Fortan wird das Leben für Ig zur Hölle. Es dauert eine Weile, bis er begreift, dass er der Teufel darin ist. Die Hörner entwickeln eine magische (oder besser diabolische) Kraft, unter deren Einfluss jeder die Wahrheit aussprechen muss, das, was er gerade denkt. Und was Ig Perrish und der Leser da zu hören bekommen, ist alles andere als schön. Joe Hill seziert die Figuren seines Romans auf diese Weise zu hasserfüllten Geschöpfen, wo einer des anderen Teufel ist. Zunehmend beginnt man jede Hoffnung auf das Gute im Menschen zu verlieren. Man möchte zu einem Rasiermesser greifen und sich die Kehle durchschneiden. Wenn da nicht, hin und wieder, ein kleiner Lichtblick von Gefühl, von Anteilnahme, ja sogar von Liebe aufflackern würde.

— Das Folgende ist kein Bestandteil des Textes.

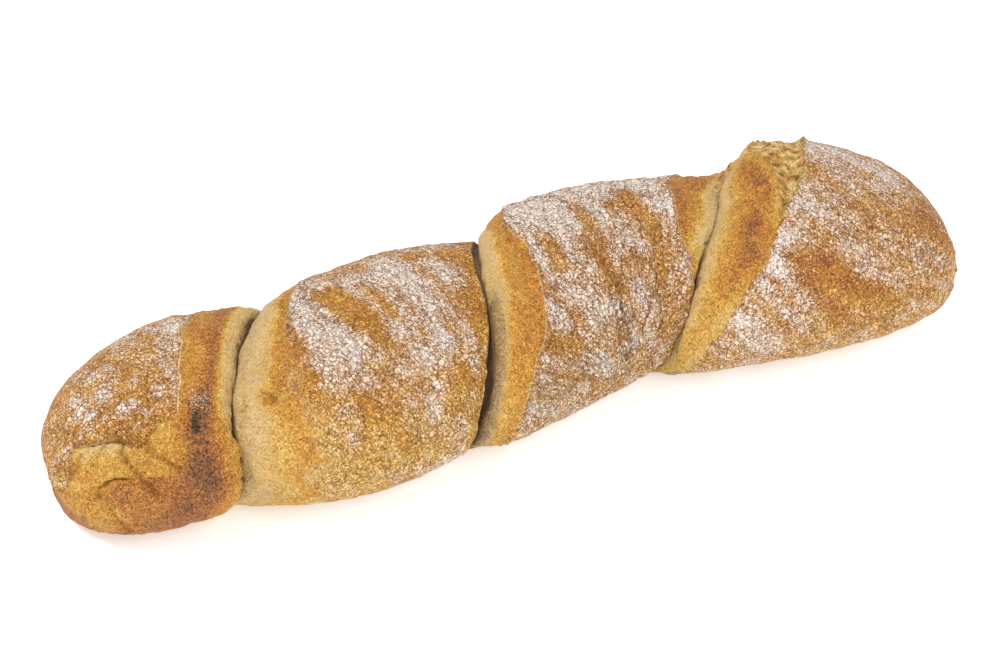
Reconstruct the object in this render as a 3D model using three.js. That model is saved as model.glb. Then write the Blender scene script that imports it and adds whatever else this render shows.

Seine Fähigkeit versetzt Ig Perrish in die Lage, herauszufinden, wer seine geliebte Freundin umgebracht hat, und vor allem, da das ziemlich frühzeitig schon verraten wird, auf welche Weise und aus welchen Gründen. Und wenn man dann glaubt, der Roman habe gerade seinen mentalen Höhepunkt erreicht, schlimmer kann’s gar nicht werden, ein weiterer Höhepunkt ist einfach nicht möglich, setzt Joe Hill noch einen drauf, etwas, das mit Sicherheit keinen Leser unberührt lässt.
„Teufelszeug“ ist kein Horror-Roman, eher ein Thriller mit viel Action und noch mehr Mystery, der unter anderem das Evangelium nach Mick und Keith verkündet, ein Roman, der dreckig und aufregend wie ein Stones-Song ist und einen ebensolchen heißen, pumpenden Rhythmus hat.